● **EXERCISE DETAILS**:
Write out, word for word, only the lines from the one containing "Write the OpenSCAD" through the final line of the data.

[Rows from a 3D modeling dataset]
------------------------------------------------------------------------

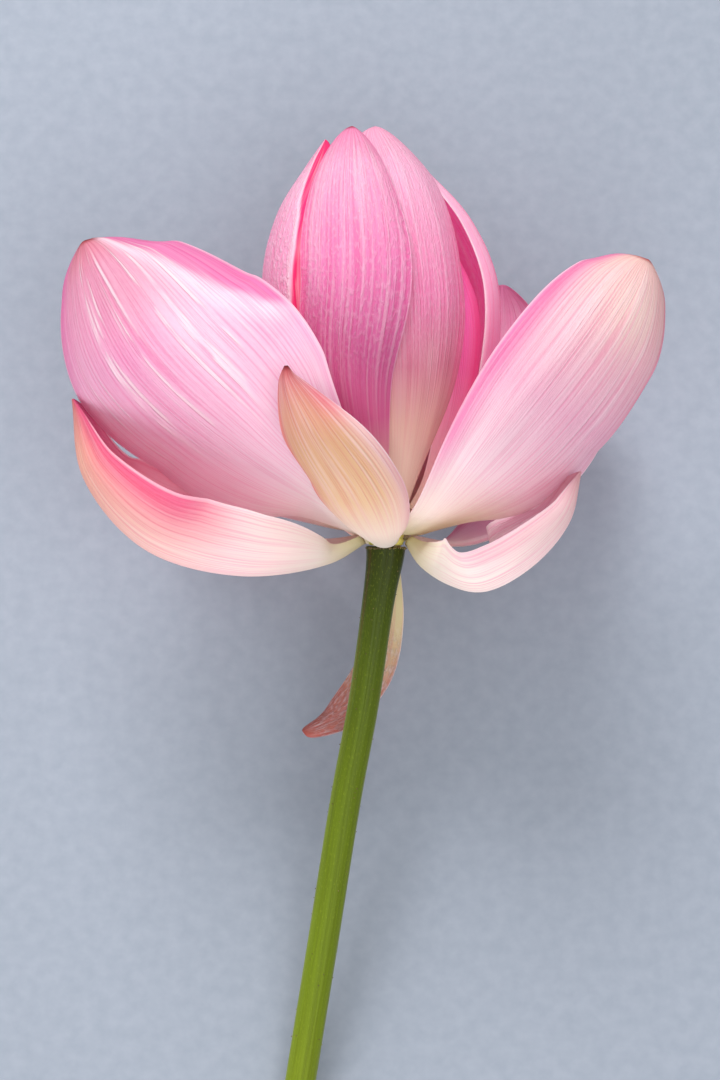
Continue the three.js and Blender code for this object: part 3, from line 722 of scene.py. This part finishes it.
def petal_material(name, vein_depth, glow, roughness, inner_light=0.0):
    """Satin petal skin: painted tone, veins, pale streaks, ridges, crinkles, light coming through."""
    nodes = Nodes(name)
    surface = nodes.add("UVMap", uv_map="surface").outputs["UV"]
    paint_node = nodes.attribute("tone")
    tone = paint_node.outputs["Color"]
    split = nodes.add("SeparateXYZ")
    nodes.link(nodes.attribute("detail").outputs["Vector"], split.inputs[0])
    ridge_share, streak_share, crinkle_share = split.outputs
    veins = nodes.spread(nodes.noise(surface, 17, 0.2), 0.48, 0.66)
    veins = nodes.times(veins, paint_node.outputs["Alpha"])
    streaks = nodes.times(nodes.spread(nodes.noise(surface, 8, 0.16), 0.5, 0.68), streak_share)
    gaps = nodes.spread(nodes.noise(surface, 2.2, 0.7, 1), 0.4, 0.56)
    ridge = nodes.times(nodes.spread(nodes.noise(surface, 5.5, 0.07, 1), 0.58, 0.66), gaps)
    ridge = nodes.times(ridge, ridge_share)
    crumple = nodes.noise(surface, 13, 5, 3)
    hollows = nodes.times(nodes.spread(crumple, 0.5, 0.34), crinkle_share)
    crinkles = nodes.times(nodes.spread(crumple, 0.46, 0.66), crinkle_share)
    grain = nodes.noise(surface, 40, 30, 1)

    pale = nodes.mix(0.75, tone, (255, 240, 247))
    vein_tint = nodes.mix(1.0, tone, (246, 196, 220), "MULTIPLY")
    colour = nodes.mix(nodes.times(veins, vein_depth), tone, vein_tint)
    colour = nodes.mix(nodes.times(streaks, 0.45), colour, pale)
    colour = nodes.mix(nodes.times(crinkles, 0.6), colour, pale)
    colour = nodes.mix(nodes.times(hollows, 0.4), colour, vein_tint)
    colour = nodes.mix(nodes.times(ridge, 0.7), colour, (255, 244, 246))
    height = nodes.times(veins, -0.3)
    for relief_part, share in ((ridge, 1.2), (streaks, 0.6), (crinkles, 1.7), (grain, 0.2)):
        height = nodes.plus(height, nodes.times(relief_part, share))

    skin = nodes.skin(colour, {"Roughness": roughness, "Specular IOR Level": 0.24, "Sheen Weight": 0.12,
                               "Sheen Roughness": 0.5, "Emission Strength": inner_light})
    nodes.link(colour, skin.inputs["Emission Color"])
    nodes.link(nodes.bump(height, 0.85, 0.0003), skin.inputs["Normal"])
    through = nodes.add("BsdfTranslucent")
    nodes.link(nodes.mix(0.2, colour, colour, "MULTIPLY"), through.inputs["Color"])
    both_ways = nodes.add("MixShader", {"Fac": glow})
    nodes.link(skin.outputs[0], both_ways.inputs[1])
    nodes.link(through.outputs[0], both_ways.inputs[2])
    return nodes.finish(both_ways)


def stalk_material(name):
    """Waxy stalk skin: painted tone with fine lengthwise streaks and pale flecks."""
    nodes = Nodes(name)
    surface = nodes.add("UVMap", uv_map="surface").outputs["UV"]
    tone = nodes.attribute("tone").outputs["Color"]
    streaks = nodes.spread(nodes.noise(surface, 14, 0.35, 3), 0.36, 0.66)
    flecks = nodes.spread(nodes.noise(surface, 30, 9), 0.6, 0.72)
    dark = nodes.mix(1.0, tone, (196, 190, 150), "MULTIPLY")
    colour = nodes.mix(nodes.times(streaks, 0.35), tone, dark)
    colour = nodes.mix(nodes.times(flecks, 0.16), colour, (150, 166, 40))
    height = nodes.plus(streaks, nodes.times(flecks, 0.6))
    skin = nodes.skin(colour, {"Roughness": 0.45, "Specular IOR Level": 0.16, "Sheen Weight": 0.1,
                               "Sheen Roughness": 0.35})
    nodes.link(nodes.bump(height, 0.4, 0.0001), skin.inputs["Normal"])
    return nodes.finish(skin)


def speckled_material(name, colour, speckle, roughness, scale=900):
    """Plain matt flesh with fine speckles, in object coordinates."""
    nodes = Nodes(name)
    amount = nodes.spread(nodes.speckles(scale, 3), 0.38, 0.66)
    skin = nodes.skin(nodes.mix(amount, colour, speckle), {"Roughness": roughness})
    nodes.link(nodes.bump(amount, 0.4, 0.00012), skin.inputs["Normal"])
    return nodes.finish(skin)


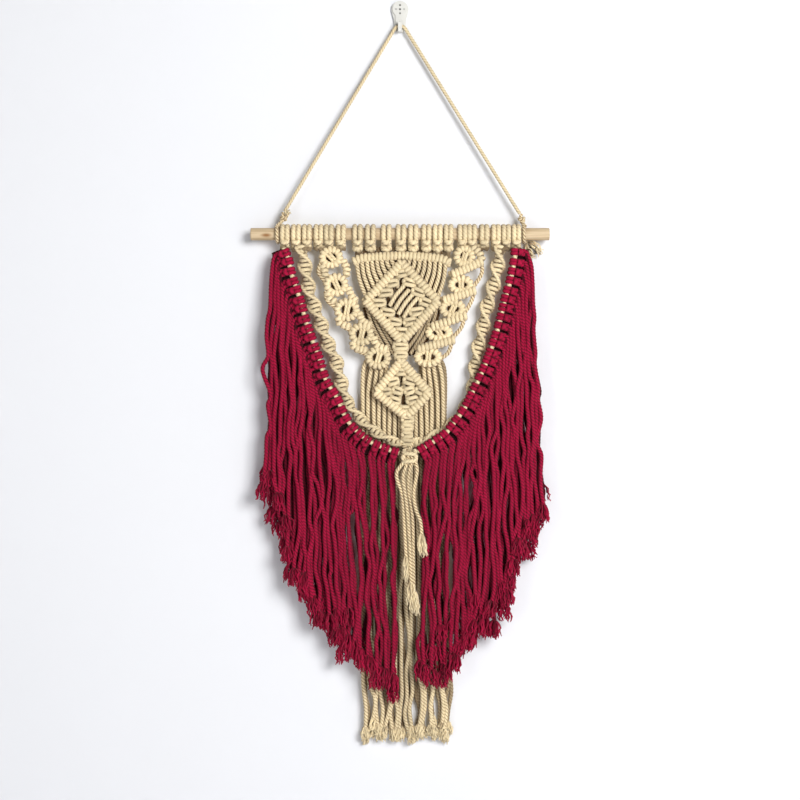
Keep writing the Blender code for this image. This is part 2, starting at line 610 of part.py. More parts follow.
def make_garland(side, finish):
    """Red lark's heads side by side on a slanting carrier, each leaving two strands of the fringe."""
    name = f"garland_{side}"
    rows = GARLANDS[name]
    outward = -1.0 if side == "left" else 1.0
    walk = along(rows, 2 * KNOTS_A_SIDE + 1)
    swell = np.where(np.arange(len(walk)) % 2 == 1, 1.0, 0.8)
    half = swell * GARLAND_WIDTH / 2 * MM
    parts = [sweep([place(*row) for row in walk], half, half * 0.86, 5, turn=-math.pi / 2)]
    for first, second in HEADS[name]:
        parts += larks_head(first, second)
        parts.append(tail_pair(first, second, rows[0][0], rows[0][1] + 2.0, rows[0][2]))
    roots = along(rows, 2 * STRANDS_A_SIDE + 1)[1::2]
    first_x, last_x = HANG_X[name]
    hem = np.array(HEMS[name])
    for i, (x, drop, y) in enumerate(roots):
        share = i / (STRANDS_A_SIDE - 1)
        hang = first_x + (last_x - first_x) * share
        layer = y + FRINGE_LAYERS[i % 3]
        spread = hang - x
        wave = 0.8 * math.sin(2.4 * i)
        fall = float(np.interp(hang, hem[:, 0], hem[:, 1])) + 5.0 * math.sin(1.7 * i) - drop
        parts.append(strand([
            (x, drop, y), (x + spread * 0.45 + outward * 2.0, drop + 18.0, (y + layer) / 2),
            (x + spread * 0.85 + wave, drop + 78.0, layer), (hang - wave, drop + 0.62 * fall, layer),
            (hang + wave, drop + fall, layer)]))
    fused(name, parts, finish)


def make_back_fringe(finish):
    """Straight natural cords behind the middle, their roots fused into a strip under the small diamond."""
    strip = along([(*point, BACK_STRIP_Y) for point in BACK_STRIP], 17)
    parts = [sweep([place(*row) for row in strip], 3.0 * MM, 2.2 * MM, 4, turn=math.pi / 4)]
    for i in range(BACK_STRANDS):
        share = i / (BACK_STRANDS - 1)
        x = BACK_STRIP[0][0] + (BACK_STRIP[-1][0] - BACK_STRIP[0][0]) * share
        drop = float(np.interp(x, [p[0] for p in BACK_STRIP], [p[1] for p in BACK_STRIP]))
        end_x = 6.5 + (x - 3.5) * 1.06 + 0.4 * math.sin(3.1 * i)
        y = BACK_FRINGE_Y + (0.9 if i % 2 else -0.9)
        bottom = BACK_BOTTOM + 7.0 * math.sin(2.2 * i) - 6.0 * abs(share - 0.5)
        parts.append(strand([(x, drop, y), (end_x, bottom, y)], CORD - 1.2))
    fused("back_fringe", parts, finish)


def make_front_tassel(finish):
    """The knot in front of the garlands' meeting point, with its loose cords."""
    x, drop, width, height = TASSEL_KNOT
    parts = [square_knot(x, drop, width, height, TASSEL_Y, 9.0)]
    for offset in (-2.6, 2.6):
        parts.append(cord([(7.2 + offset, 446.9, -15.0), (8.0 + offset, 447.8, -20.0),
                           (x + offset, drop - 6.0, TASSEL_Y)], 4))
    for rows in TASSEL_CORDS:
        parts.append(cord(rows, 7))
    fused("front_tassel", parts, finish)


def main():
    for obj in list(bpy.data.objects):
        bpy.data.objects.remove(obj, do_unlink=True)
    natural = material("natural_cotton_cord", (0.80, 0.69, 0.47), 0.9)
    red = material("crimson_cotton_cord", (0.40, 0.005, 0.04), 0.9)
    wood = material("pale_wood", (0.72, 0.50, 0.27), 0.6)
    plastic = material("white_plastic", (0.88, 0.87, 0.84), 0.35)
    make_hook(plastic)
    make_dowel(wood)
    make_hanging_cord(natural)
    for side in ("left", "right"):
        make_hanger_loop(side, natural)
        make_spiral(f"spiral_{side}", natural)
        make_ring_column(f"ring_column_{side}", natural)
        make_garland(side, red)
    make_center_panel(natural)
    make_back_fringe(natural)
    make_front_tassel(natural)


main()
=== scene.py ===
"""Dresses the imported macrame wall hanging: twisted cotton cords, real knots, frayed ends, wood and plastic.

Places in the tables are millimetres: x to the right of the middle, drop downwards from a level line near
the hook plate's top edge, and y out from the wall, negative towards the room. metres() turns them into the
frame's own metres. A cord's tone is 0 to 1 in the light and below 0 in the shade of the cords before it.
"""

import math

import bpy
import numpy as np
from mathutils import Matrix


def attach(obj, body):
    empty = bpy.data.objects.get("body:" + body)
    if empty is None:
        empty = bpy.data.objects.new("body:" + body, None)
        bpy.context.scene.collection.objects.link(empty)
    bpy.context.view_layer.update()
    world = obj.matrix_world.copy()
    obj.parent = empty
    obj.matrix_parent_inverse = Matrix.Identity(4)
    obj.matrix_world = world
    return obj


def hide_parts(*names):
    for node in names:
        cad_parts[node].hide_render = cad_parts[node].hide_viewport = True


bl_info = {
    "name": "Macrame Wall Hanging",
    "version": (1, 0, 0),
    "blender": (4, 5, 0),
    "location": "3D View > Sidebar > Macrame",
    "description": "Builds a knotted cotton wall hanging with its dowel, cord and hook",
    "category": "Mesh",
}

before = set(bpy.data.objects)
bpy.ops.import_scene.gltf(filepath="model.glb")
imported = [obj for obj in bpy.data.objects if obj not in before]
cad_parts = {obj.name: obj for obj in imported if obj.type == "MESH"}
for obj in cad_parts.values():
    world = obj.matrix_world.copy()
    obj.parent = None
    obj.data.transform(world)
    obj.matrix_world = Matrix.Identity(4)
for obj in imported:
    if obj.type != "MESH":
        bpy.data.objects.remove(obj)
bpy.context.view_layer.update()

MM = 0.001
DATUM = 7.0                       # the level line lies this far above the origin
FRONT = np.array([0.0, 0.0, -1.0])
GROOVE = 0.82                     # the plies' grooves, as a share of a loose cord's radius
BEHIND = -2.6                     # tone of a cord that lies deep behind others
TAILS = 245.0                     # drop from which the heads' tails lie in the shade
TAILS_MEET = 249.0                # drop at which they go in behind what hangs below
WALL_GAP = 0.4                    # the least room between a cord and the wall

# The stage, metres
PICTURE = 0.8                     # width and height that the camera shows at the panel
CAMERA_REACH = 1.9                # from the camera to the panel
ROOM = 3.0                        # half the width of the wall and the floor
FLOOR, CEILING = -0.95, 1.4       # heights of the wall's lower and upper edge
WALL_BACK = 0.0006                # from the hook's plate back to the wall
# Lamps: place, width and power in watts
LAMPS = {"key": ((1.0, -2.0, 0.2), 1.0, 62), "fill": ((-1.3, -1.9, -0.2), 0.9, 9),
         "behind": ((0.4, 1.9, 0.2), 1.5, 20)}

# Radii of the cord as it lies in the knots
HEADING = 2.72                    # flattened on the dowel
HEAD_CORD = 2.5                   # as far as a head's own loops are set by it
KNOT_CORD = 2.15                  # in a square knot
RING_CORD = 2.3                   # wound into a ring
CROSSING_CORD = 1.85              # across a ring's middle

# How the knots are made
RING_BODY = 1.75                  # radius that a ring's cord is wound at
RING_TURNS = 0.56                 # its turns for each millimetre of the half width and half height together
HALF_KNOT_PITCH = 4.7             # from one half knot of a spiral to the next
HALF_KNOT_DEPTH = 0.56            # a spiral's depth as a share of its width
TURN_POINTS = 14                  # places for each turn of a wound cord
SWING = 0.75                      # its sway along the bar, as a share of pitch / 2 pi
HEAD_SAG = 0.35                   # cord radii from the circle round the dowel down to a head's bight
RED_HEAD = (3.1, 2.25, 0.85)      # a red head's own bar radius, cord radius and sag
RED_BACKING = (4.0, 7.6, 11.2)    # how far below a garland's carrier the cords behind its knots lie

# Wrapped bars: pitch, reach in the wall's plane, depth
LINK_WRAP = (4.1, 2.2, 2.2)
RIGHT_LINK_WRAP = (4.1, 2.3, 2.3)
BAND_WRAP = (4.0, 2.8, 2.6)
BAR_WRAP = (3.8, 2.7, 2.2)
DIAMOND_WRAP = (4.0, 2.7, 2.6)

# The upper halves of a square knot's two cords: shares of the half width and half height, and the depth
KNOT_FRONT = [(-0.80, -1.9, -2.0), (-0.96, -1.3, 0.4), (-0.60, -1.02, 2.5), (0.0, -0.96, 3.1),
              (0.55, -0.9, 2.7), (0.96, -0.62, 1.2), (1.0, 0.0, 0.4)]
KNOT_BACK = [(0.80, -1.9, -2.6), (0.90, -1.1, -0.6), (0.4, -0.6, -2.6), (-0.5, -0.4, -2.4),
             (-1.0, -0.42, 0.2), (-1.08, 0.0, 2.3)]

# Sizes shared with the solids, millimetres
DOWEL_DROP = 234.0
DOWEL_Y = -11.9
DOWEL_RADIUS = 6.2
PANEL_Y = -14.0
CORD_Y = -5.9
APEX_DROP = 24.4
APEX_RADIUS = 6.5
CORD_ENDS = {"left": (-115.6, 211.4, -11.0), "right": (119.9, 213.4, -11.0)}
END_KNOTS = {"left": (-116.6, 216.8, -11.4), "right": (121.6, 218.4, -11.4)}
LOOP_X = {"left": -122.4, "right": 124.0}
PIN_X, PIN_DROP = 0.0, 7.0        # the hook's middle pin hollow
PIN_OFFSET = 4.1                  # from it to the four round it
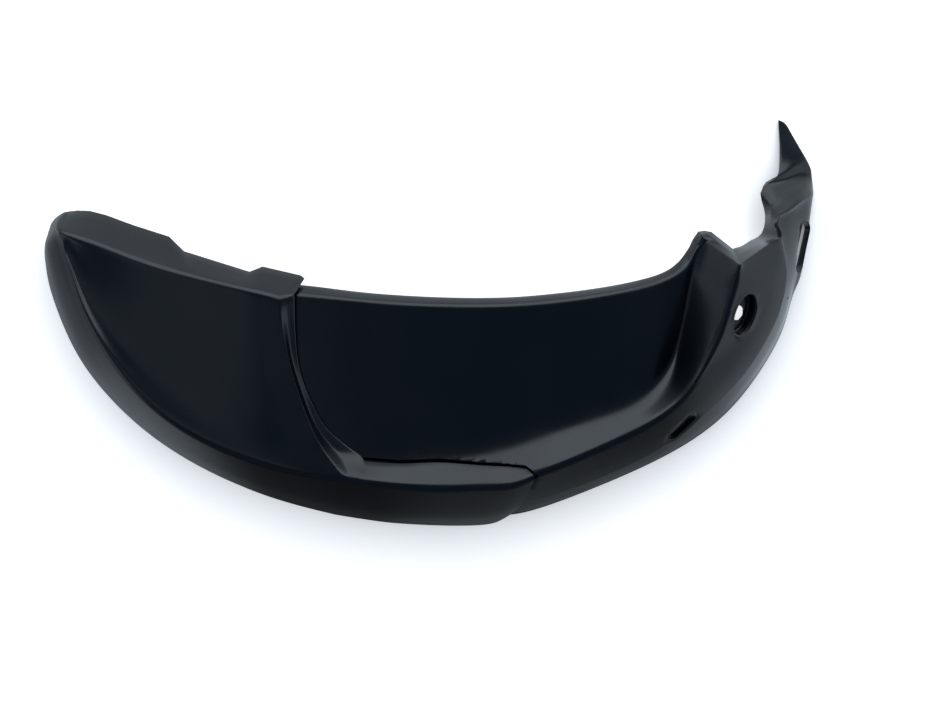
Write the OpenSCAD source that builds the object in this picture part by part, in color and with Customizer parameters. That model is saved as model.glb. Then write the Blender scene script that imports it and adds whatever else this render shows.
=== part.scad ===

------------------------------------------------------------------------

● **RESULT OF THE EXERCISE**:
Write the OpenSCAD source that builds the object in this picture part by part, in color and with Customizer parameters. That model is saved as model.glb. Then write the Blender scene script that imports it and adds whatever else this render shows.
=== part.scad ===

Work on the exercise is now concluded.